Industry familiarity matters. Insurance workflows have nuances that general administrative support providers often miss. Endorsements, claims documentation, ACORD forms, policy servicing procedures, and compliance-sensitive file handling all require precision. A partner does not need to replace your internal expertise, but they do need to operate effectively within it.
Location also matters more than many buyers expect. A nearshore model can reduce friction in daily collaboration, especially for businesses that rely on real-time communication between operations, account teams, underwriting, and leadership. For that reason, many US companies are looking at talent hubs that combine lower costs with strong oversight and easy collaboration. GDL Connect, for example, positions Guadalajara as a practical option for building dedicated support teams that align with US operating needs.
A smarter way to start
The safest way to start is usually with a defined process, a defined volume range, and a defined owner on your side. Pick a workflow that creates operational drag but does not involve your highest-risk decision points. Set turnaround expectations, quality benchmarks, and escalation rules from day one.

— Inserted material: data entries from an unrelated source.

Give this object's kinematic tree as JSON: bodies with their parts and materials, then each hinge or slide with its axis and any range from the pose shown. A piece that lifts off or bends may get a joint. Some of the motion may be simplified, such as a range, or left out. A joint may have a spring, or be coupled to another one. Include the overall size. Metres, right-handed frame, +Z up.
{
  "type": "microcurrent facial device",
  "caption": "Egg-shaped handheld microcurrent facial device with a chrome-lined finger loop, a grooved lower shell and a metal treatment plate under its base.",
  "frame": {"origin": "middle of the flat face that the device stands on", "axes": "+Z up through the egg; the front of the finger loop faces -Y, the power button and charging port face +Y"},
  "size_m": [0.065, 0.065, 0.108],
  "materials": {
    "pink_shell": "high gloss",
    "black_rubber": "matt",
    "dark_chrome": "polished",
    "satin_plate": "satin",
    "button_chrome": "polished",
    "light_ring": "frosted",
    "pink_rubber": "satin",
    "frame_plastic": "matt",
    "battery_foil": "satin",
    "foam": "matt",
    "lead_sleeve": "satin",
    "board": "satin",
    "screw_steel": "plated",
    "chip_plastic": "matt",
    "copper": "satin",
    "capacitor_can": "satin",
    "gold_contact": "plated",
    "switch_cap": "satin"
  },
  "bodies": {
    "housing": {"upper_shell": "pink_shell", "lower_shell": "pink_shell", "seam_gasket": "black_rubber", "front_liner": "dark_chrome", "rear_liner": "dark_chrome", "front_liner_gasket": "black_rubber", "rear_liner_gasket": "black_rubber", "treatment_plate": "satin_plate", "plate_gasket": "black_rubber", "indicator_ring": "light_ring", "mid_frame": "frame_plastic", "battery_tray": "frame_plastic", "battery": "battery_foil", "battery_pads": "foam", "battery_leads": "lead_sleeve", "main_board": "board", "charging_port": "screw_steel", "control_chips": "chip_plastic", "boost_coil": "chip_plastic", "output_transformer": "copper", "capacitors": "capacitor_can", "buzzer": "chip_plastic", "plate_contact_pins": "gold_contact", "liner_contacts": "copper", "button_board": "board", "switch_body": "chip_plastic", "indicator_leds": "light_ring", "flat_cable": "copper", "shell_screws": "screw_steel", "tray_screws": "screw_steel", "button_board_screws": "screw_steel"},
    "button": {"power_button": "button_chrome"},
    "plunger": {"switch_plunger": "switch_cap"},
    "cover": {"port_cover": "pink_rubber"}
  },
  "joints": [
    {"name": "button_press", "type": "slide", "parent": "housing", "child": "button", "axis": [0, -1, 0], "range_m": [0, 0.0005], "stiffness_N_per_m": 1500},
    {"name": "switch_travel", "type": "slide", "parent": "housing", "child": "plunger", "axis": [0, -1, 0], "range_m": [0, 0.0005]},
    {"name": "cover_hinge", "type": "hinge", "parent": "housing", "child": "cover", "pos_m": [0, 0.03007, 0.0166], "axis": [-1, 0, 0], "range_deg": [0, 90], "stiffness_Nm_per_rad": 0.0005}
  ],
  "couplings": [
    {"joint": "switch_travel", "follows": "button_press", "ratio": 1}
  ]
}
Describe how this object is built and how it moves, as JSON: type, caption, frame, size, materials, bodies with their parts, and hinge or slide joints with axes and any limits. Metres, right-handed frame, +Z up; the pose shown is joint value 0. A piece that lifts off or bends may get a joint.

Then watch what happens. In many cases, the first win is not just reduced cost. It is better discipline. Once a process is staffed, documented, and measured properly, the business gets clearer visibility into where work slows down and where talent is being wasted.
That is the real value of insurance back office outsourcing. It gives growing firms a way to add capacity without adding chaos. And in an industry where service quality, compliance, and speed all matter at once, that kind of control is not a nice-to-have. It is how you keep growth operationally sustainable.
If your team is spending too much time keeping the machine running, the next hire may not be another in-house generalist. It may be a better operating model.